Author: Raja Swaminathan, Senior Fellow, Advanced Packaging Leader, AMD
AMD’s move to chiplet-based architectures drives its CPU/GPU roadmaps and relies heavily on next-generation die-to-die interconnect schema, enabled by new advanced packaging technologies. Many package architectures exist to enable die-to-die interconnects across various product segments. Examples include multi-chip modules (MCM), 2D-organic redistribution layer (RDL) based architectures (like INFO or FoCoS - used in mobile markets), 2D-Silicon based architectures (like AMD’s Si interposer and Intel’s EMIB - used in high-performance computing), as well as 3D active-on-active silicon stacking (primary examples include Intel’s Foveros and AMD’s 3D chiplet architectures). But chiplet package architecture choice is not a one size fits all approach, rather they are made based on specific Performance, Power, Area, and Cost requirements per product.

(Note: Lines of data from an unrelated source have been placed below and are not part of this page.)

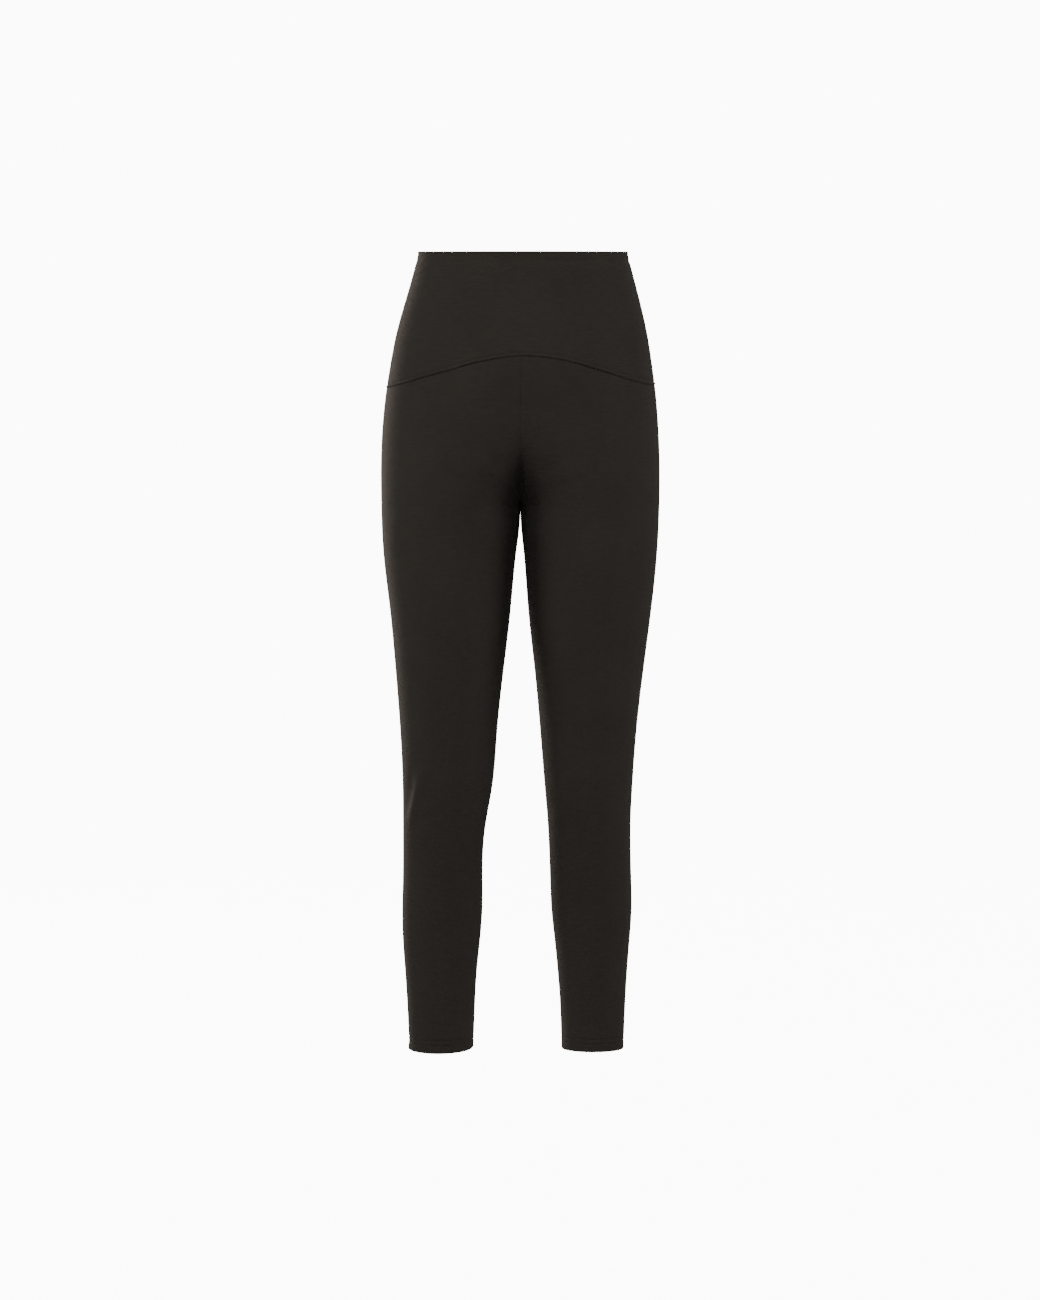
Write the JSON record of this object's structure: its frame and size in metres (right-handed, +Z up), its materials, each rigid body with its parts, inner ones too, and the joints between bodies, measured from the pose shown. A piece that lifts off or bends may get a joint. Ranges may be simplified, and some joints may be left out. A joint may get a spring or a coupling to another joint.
{
  "type": "leggings",
  "caption": "High-waisted knit leggings with an arched front yoke seam and plain turned hems, filled out as worn and hollow.",
  "frame": {"origin": "middle of the waist opening, level with its top edge, where the wearer's waist holds the garment", "axes": "+Z up, out of the waist opening; the front faces -Y; the wearer's left leg is at +X"},
  "size_m": [0.3282, 0.24, 0.946],
  "materials": {
    "knit": "thick matte double knit, near-black warm brown"
  },
  "bodies": {
    "root": {"front_yoke": "knit", "back_yoke": "knit", "left_leg_front": "knit", "left_leg_back": "knit", "right_leg_front": "knit", "right_leg_back": "knit"}
  },
  "joints": []
}
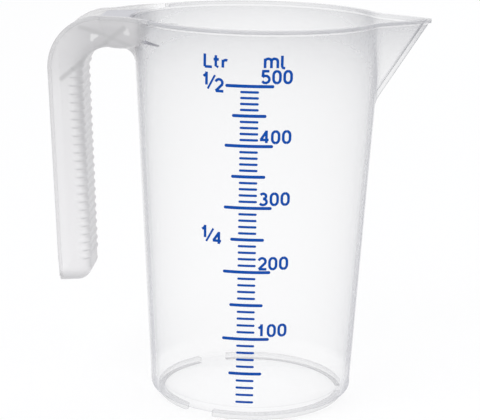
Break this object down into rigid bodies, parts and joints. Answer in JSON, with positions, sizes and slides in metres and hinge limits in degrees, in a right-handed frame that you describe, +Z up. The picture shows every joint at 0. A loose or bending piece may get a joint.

AMD investments and innovations in packaging have been a multi-year, multi-technology journey. AMD introduced High Bandwidth Memory (HBM) and the 2.5D silicon interposer technology to the GPU market in 2015, which led the industry for best memory bandwidth in a small form factor[i]. We then set a new performance trajectory for compute in the data center and PC markets in 2017, with the introduction of MCM packaging. In 2019, we introduced industry-first chiplet-based technology, using different process nodes for cores and the IO within the same package, thus enabling significantly higher performance and capabilities. At Computex 2021, President and CEO Dr. Lisa Su announced the next big step in AMD’s continued trajectory for pushing the limits of advanced packaging ─ 3D chiplets. In this collaboration with TSMC, this architecture combines AMD chiplet-packaging with die stacking to create a 3D chiplet architecture for future high-performance computing products.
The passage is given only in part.